Early Roger Dubuis is often compared to Patek Philippe, which is a telling thing in itself. But RD’s detractors will often ask, ‘Why not just buy the original?’ It’s a sentiment I entirely sympathize with, the imitation of anything is rarely on par with its inspiration (particularly off-brand Doritos). But some early RD is distinct enough that I place it in a separate category of being entirely its own thing. The Red Hot ChiliPeppers were inspired by Led Zeppelin, but would anyone conflate Under The Bridge with Immigrant Song? You can like both. And with the technically challenging wave guilloché and oversized numerals here that we’ve never seen on a Patek Philippe but independent Dubuis used, this, ‘takes me to a place I love. All the way.’

Increasingly, these Hommage series are being seen as RD’s greatest works, a far cry from the modern Lamborghini-inspired Excalibur which looks like Megatron after contracting a virus. This perpetual calendar bears a classic aesthetic many seek with modern touches like a wide polished bezel, applied Breguet numerals, and a 25/300 scale calibrated to half beats of the balance, the smallest accurate measurement of an 18k vph beat. The inline Day-Month apertures are straight Padellone, but the date and moonphase are separated in dual registers instead of co-linear. The moonphase is flanked by the text ‘bulletin d’observatoire‘ in a subtle humble-brag, each movement was tested for accuracy at the Besançon Observatory, whose standards were significantly more exacting than COSC. This is serious. And the leap year indication? Why not bright RYGB? RD pursued tasteful evolution, not revolution, but with bright touches of imagination.
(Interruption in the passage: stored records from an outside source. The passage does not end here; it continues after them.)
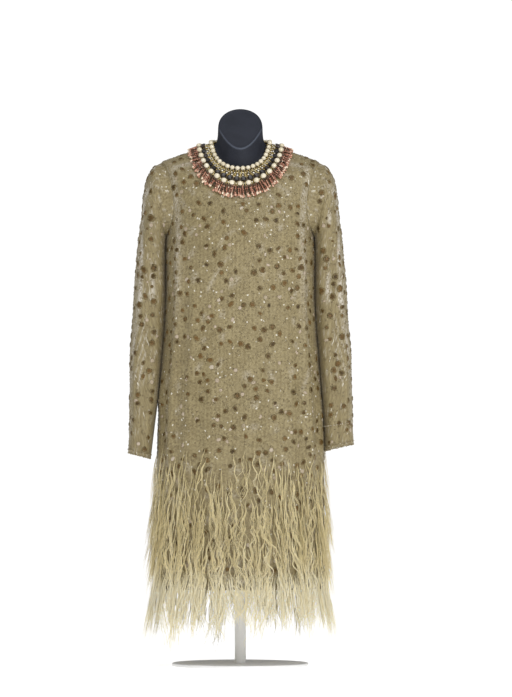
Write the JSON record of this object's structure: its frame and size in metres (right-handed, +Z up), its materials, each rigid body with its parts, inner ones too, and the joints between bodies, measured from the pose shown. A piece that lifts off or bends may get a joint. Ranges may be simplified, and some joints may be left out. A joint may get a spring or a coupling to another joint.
{
  "type": "cocktail dress on a dress form",
  "caption": "Long-sleeved beaded shift dress with a jewelled collar and feather-fringed skirt, worn by a dark limbless dress form on a low round stand.",
  "frame": {"origin": "centre of the underside of the stand's round base, on the surface it stands on", "axes": "+Z up the pole and the form; the front of the dress faces -Y; +X is the wearer's left"},
  "size_m": [0.495, 0.3104, 1.2261],
  "materials": {
    "beaded_cloth": "silk sewn over with small beads and sequins",
    "collar_beads": "pearls, stones and coral beads",
    "zip_tape": "woven tape, closed",
    "feather": "soft dyed feather strands",
    "dark_jersey": "matt stretch cover, smooth",
    "white_enamel": "satin powder coat"
  },
  "bodies": {
    "root": {"front": "beaded_cloth", "back_left": "beaded_cloth", "back_right": "beaded_cloth", "sleeve_left": "beaded_cloth", "sleeve_right": "beaded_cloth", "collar": "collar_beads", "back_zip": "zip_tape", "fringe_tier_1": "feather", "fringe_tier_2": "feather", "fringe_tier_3": "feather", "fringe_tier_4": "feather", "dress_form": "dark_jersey", "stand_base": "white_enamel", "stand_pole": "white_enamel", "stand_socket": "white_enamel"}
  },
  "joints": []
}
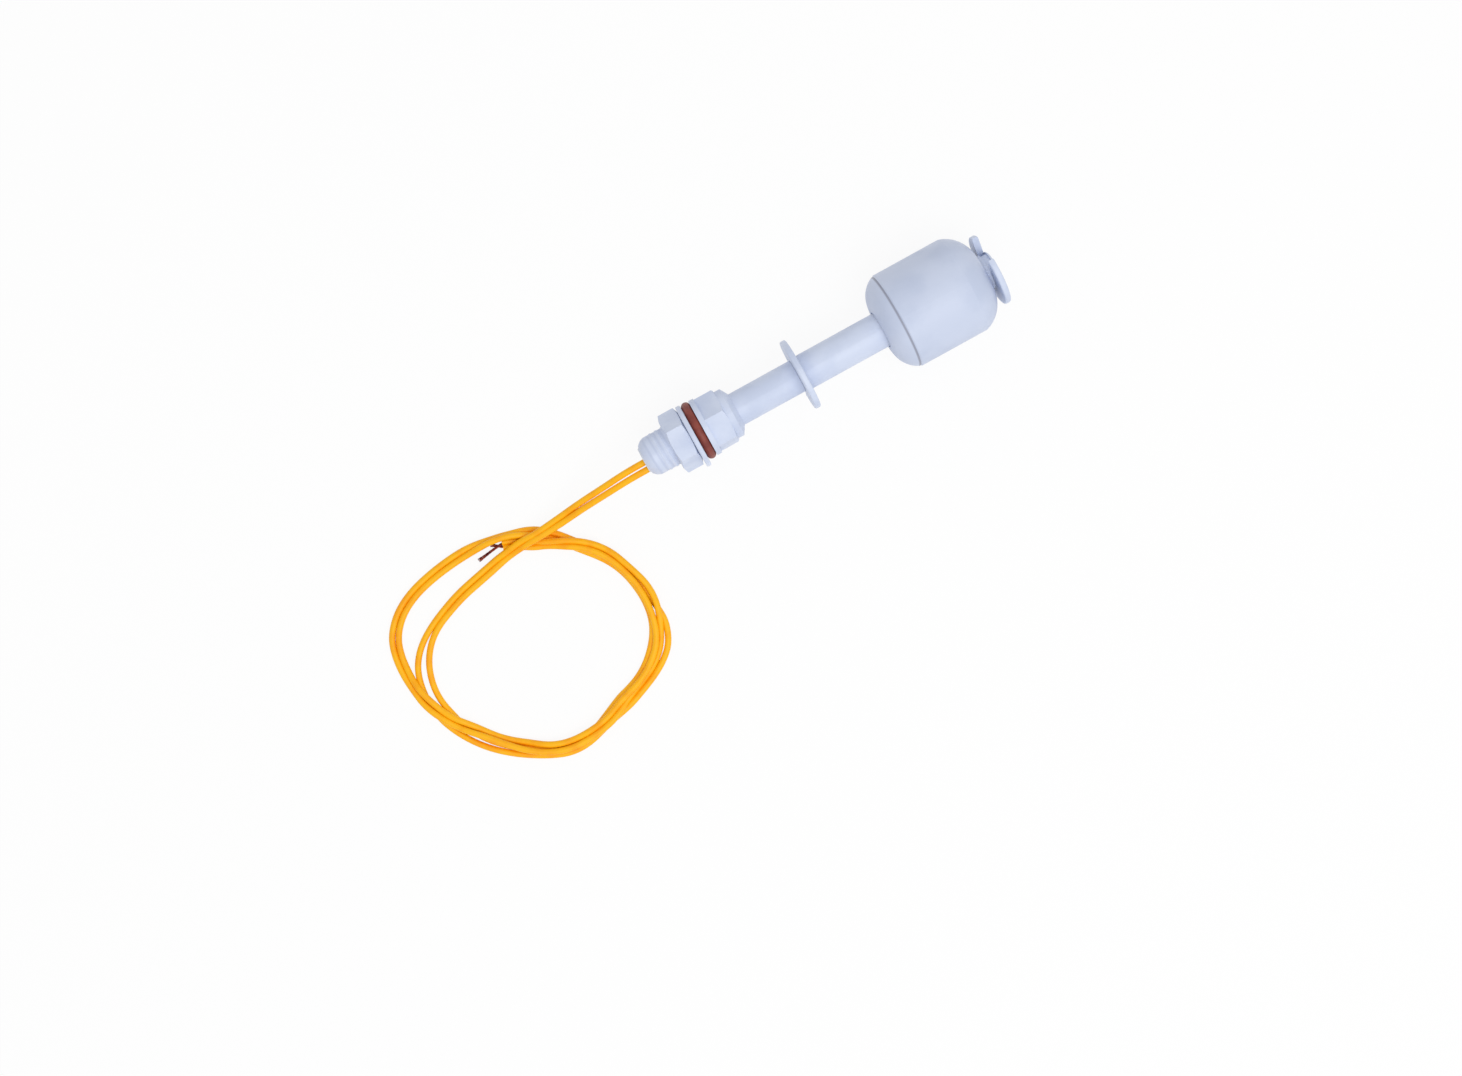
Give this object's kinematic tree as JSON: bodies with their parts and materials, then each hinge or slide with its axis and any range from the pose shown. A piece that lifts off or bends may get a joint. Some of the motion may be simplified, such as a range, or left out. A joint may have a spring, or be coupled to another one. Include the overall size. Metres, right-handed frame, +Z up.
{
  "type": "float level switch",
  "caption": "Small float level switch: a reed switch in a threaded plastic stem, and a float with a ring magnet that slides between clips, with nut, washer, seal ring and wire leads.",
  "frame": {"origin": "on the stem's axis, in the face of the collar that the seal ring presses on", "axes": "+X along the stem towards the float, +Z up, with the stem lying level on its float"},
  "size_m": [0.1345, 0.0515, 0.0192],
  "materials": {
    "stem_plastic": "white polypropylene, satin, slightly blue",
    "nut_plastic": "white polypropylene, satin",
    "washer_plastic": "white polypropylene, satin",
    "clip_plastic": "white polypropylene, satin",
    "float_plastic": "white polypropylene, satin",
    "seal_rubber": "red-brown silicone rubber, smooth",
    "ferrite": "dark grey sintered ferrite",
    "glass": "clear green-tinted glass",
    "blade_metal": "plated nickel-iron",
    "wire_insulation": "yellow-orange soft PVC",
    "solder": "bright tin solder",
    "sleeve_plastic": "black heat-shrink tubing",
    "potting_resin": "milky epoxy resin",
    "copper": "oxidised copper strands"
  },
  "bodies": {
    "stem": {"stem_housing": "stem_plastic", "seal_ring": "seal_rubber", "stop_clip": "clip_plastic", "end_clip": "clip_plastic", "potting_plug": "potting_resin", "reed_glass": "glass", "reed_blade_near": "blade_metal", "reed_blade_far": "blade_metal", "wire_a_inner": "wire_insulation", "wire_b_inner": "wire_insulation", "solder_near": "solder", "solder_far": "solder", "insulating_sleeve": "sleeve_plastic", "wire_a_run": "wire_insulation", "wire_b_run": "wire_insulation", "wire_coil": "wire_insulation", "wire_a_core": "copper", "wire_b_core": "copper"},
    "washer": {"flat_washer": "washer_plastic"},
    "nut": {"hex_nut": "nut_plastic"},
    "magnet": {"float_magnet": "ferrite"},
    "float": {"float_cup": "float_plastic", "float_lid": "float_plastic"}
  },
  "joints": [
    {"name": "washer_slide", "type": "slide", "parent": "stem", "child": "washer", "axis": [-1, 0, 0], "range_m": [0, 0.01]},
    {"name": "nut_turn", "type": "hinge", "parent": "washer", "child": "nut", "pos_m": [-0.00475, 0, 0], "axis": [-1, 0, 0], "range_deg": [0, 2881]},
    {"name": "float_slide", "type": "slide", "parent": "stem", "child": "magnet", "axis": [1, 0, 0], "range_m": [-0.01655, 0.00075]},
    {"name": "float_turn", "type": "hinge", "parent": "magnet", "child": "float", "pos_m": [0.049, 0, 0], "axis": [1, 0, 0], "continuous": true}
  ],
  "couplings": [
    {"joint": "nut_turn", "follows": "washer_slide", "rad_per_m": 5026.5}
  ]
}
Inside is the auto calibre 5739, a Longines L990 ébauche (RD also worked for Longines on his path toward independence). In the 37mm white gold here, just 28 examples were made, as every iteration of RD’s early work. The movements were Observatory tested and earned Geneva Seals. At time of production, it was really only Patek Philippe who carried the Seal of Geneva and then were moving away from it. But RD’s sense of what it meant to be an ‘hommage’ went so deep as to earn the same award for finishing standard. After completion, regulation was done by Roger himself for each movement. Unlike many modern eponymous independents, you can be absolutely certain the master’s hands have touched this watch. For some, that means a lot. If only this perpetual calendar had served as core to the brand’s identity today, imagine what we might have had instead.

This example ticks all the boxes. The case is excellent, light marks and not tuned up in service. All hallmarks are deep. It comes as watch only, which might detract for some buyers but does mean it’s a value compared to where most of the wave dials. It comes from a well-regarded London retailer.